— START RAW DATA —

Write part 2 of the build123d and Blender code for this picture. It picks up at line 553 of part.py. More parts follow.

— END RAW DATA —
— START RAW DATA —

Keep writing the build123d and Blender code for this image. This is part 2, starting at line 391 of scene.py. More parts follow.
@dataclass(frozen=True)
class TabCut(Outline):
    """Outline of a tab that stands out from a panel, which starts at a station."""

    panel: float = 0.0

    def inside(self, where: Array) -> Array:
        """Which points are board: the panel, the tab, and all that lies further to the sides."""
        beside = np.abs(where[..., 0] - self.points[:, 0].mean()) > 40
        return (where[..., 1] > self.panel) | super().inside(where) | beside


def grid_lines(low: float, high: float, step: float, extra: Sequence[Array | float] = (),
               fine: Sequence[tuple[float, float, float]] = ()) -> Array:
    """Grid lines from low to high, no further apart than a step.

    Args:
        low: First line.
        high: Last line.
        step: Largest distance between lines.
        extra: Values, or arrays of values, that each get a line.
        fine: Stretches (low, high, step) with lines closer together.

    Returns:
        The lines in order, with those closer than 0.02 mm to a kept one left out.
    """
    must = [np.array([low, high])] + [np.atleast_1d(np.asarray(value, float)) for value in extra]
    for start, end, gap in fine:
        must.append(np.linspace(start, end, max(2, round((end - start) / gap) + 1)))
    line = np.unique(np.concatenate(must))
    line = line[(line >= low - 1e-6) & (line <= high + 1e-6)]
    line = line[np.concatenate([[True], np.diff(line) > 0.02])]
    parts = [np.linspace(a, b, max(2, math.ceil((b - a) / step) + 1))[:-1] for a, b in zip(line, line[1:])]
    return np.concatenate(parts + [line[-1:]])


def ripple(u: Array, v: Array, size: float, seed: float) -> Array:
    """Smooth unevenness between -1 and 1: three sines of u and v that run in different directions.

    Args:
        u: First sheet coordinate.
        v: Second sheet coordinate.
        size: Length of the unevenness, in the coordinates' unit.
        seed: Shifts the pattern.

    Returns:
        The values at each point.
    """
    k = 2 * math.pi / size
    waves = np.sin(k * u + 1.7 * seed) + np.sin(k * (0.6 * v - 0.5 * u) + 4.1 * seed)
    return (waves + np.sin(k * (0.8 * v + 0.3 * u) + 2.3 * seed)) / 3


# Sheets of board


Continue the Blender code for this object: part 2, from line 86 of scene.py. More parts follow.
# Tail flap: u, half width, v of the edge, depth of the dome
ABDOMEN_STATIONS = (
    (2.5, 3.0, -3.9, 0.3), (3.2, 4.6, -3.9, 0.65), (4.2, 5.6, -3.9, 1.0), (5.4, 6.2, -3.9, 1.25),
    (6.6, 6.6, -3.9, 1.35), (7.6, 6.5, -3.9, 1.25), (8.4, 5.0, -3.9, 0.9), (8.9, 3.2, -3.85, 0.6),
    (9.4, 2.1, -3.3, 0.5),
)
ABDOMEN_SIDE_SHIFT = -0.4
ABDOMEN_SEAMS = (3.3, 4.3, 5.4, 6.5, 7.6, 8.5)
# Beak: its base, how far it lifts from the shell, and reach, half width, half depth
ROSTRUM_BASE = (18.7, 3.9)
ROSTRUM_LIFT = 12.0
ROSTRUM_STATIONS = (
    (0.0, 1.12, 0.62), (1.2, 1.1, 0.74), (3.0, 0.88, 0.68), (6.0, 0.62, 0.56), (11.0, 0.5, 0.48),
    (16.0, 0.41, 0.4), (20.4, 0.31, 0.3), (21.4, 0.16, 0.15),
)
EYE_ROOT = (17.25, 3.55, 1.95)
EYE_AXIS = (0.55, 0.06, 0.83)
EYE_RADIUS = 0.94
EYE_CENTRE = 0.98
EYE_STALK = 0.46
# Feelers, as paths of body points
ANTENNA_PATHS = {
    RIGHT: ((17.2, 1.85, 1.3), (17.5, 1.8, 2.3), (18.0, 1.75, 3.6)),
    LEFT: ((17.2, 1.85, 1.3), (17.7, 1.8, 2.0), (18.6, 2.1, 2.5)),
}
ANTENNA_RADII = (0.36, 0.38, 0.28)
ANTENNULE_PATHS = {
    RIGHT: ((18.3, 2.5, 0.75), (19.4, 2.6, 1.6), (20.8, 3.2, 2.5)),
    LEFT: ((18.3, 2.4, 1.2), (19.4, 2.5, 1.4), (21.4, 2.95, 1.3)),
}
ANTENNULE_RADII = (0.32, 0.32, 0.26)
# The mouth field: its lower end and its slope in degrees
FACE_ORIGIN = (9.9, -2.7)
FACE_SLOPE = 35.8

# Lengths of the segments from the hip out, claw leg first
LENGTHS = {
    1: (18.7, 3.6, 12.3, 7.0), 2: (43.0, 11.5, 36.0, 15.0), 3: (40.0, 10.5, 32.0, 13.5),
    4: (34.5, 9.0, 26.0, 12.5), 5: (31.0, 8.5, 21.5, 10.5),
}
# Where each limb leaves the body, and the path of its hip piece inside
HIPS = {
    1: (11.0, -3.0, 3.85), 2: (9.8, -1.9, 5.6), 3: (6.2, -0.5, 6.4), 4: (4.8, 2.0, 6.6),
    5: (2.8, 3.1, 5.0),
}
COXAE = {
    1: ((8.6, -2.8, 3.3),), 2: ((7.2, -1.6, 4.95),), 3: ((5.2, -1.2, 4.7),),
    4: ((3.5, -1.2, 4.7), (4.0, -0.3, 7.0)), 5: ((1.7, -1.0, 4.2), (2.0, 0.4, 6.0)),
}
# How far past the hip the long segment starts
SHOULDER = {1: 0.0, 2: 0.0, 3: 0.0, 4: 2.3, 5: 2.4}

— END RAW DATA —
— START RAW DATA —

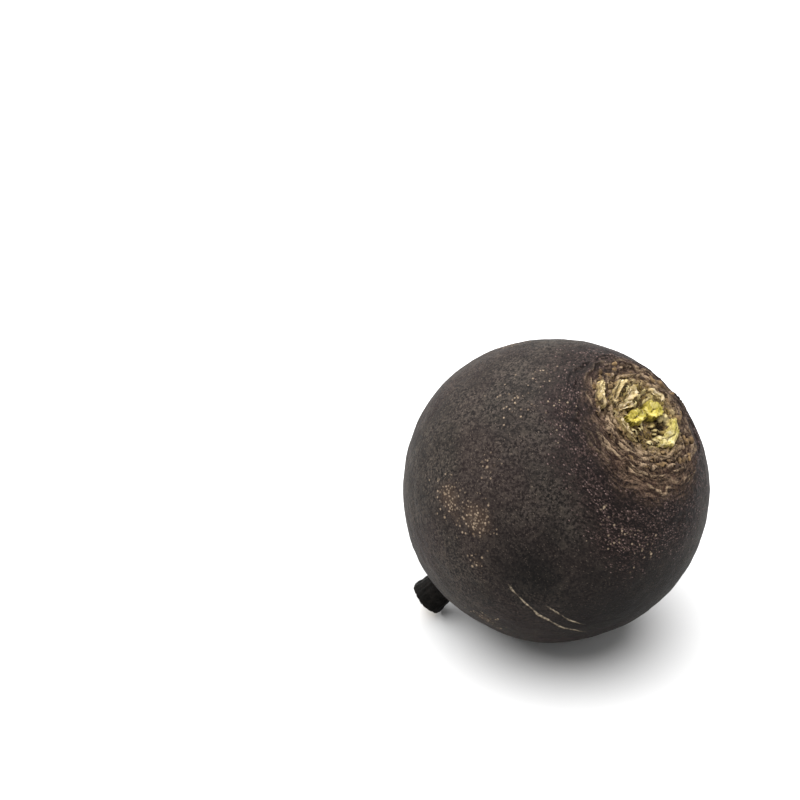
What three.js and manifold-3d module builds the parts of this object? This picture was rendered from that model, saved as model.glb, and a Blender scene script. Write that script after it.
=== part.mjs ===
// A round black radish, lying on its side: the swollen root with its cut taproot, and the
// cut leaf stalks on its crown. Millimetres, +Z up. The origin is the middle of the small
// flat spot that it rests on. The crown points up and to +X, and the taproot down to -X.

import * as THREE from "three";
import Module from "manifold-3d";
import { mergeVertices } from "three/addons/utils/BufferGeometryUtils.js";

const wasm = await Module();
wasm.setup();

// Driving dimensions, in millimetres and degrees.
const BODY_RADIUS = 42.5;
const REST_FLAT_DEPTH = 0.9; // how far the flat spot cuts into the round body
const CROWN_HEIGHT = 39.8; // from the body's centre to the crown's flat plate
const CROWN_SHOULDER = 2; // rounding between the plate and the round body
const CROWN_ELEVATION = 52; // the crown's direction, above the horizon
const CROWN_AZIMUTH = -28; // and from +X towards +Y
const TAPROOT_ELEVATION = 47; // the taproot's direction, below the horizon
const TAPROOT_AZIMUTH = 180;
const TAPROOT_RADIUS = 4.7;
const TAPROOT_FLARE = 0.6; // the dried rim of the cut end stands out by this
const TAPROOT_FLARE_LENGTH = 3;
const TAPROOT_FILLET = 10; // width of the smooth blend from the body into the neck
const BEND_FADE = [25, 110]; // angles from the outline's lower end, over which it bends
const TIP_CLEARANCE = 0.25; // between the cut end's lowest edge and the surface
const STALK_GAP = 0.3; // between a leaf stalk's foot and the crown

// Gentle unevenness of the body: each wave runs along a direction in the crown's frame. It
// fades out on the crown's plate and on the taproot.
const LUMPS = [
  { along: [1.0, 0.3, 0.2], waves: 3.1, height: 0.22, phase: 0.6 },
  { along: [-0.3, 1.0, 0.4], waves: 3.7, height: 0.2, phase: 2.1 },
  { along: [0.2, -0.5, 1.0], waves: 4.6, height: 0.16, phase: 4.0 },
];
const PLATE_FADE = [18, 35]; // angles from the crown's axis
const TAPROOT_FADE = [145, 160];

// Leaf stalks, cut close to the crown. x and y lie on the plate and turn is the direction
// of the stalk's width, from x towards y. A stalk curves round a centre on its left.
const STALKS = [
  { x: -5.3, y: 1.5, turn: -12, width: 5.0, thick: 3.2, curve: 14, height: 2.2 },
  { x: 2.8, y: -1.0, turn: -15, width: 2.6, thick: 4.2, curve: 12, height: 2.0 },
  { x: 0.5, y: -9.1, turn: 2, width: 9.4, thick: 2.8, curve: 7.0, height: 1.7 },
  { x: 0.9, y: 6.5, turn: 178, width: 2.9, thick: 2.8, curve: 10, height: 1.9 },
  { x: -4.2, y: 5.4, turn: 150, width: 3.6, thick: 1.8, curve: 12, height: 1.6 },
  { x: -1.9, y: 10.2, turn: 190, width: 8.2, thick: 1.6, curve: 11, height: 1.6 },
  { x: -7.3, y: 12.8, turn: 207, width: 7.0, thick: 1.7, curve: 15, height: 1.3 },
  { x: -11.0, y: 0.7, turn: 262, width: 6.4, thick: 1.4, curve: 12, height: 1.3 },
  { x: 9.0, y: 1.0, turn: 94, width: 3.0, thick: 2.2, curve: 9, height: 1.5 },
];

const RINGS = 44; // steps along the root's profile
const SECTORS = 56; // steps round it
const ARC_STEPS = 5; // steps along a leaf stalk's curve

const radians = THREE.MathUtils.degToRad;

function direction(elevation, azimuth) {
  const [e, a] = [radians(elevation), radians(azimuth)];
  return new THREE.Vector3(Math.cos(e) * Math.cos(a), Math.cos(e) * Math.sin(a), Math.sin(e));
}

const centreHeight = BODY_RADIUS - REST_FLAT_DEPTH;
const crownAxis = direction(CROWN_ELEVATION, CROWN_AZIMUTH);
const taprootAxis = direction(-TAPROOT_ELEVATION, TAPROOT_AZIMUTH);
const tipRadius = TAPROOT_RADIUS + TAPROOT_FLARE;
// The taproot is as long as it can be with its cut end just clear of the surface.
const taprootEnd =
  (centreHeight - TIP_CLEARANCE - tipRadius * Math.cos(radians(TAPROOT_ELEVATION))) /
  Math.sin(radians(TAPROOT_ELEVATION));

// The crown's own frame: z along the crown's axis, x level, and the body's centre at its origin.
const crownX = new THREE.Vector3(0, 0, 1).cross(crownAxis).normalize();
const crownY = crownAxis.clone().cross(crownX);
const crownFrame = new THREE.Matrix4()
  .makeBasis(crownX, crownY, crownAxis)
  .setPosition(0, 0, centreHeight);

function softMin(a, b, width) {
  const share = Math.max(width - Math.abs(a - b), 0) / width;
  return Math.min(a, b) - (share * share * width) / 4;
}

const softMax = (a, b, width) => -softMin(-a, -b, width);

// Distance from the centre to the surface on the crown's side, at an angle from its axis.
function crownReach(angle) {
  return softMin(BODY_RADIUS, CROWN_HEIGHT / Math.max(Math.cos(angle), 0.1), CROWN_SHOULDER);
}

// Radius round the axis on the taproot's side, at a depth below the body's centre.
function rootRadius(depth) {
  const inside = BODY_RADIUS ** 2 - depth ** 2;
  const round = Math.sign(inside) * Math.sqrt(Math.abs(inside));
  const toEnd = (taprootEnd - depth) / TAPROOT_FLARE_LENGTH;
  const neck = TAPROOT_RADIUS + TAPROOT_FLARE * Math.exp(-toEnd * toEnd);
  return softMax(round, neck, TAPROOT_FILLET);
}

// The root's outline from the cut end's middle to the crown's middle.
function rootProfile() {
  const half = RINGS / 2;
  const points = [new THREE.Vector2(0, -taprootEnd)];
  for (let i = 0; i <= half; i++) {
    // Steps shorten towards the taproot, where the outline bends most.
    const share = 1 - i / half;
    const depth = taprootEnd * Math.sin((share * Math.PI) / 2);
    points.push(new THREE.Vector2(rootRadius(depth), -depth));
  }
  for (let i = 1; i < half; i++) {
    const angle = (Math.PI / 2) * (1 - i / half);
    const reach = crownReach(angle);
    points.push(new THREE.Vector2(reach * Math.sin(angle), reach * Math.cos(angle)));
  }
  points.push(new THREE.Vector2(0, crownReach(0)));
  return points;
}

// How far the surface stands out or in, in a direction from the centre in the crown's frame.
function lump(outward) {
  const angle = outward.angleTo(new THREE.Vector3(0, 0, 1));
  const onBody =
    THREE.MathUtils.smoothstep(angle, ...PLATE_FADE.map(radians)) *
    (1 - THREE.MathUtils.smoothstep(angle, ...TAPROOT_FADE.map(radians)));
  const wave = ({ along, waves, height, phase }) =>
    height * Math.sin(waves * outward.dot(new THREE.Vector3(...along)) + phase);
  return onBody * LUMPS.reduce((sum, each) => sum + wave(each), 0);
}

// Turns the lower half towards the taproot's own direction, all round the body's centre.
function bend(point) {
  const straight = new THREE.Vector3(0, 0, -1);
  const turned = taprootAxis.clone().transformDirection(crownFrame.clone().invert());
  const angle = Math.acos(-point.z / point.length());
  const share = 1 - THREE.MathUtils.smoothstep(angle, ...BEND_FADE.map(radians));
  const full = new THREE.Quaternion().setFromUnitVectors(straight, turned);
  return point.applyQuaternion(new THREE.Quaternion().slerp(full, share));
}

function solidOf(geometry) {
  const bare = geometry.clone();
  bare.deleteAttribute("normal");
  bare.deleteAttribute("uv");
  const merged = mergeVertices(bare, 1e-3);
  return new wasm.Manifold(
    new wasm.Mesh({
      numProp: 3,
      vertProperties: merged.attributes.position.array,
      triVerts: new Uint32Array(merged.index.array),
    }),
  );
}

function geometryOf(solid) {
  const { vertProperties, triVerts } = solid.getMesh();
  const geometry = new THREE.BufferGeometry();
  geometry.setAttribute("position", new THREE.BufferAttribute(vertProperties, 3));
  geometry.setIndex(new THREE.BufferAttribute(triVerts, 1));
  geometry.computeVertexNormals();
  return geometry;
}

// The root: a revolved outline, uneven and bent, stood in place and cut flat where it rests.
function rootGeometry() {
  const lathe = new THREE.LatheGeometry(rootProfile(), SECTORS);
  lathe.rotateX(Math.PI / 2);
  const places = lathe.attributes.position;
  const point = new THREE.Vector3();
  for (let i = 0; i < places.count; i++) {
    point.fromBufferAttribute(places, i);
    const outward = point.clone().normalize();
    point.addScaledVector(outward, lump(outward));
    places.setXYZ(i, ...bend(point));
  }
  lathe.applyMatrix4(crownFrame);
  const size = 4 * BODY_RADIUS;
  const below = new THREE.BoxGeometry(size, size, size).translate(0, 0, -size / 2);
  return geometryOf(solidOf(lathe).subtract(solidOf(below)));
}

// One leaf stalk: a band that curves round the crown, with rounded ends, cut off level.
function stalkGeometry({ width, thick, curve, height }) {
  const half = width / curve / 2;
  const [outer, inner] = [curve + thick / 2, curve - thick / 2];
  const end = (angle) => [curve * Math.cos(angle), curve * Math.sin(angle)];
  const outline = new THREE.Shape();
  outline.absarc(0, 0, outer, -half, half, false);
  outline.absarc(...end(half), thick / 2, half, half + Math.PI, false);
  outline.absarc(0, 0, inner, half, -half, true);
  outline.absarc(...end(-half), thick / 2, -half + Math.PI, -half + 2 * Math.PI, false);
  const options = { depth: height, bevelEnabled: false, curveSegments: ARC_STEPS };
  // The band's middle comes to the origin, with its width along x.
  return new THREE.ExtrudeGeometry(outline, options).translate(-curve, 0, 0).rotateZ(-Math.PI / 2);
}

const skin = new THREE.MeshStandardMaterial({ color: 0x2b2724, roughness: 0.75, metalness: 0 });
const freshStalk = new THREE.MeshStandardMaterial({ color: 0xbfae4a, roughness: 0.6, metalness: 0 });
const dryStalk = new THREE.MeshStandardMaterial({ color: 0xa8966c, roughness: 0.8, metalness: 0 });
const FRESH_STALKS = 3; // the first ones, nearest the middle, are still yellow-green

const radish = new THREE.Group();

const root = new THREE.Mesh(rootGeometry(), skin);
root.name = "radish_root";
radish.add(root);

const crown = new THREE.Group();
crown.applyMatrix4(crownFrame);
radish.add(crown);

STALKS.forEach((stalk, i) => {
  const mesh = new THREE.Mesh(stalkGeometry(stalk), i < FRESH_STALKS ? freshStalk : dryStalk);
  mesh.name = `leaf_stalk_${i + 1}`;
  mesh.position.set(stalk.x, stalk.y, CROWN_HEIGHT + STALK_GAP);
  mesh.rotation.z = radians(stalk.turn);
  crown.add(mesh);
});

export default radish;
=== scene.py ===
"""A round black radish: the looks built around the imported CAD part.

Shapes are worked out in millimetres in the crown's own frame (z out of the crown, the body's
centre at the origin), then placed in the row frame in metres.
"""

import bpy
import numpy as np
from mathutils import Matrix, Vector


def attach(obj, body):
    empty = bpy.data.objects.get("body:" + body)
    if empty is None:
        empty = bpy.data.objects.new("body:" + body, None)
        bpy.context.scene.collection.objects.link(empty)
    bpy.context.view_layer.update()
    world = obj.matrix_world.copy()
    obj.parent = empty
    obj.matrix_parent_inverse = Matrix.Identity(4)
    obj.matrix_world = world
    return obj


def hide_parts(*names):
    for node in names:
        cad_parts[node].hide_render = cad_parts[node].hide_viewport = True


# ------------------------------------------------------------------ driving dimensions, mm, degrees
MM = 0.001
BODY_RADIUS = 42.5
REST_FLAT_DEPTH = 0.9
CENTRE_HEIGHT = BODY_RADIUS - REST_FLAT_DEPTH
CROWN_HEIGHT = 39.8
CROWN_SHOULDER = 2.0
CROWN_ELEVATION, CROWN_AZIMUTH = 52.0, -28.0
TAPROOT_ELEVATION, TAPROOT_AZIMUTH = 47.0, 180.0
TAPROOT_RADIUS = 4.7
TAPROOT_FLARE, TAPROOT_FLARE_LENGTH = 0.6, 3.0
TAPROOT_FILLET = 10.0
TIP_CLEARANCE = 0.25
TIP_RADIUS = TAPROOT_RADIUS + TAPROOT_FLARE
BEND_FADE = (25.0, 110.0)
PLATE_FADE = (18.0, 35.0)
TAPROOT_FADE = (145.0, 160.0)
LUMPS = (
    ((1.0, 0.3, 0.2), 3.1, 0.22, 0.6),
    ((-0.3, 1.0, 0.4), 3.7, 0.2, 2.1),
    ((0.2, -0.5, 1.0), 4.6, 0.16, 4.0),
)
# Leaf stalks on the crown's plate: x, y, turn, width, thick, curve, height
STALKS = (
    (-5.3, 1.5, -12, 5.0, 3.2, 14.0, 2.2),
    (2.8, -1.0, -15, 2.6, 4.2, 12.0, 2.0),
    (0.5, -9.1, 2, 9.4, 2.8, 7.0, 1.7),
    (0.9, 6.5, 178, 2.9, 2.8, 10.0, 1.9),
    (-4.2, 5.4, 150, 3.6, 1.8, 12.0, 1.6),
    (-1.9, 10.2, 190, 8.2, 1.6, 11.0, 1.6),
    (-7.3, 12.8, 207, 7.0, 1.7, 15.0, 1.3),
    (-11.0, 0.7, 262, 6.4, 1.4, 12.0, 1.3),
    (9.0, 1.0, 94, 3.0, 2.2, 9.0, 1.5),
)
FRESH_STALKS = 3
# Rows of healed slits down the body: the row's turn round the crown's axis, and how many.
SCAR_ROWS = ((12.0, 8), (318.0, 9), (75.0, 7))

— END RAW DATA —

GOAL:
Extract the lines from the line with "What three.js and" to the line with "wasm.setup();", inclusive, reproducing them exactly and leaving out every other line.

WORKED ANSWER:
What three.js and manifold-3d module builds the parts of this object? This picture was rendered from that model, saved as model.glb, and a Blender scene script. Write that script after it.
=== part.mjs ===
// A round black radish, lying on its side: the swollen root with its cut taproot, and the
// cut leaf stalks on its crown. Millimetres, +Z up. The origin is the middle of the small
// flat spot that it rests on. The crown points up and to +X, and the taproot down to -X.

import * as THREE from "three";
import Module from "manifold-3d";
import { mergeVertices } from "three/addons/utils/BufferGeometryUtils.js";

const wasm = await Module();
wasm.setup();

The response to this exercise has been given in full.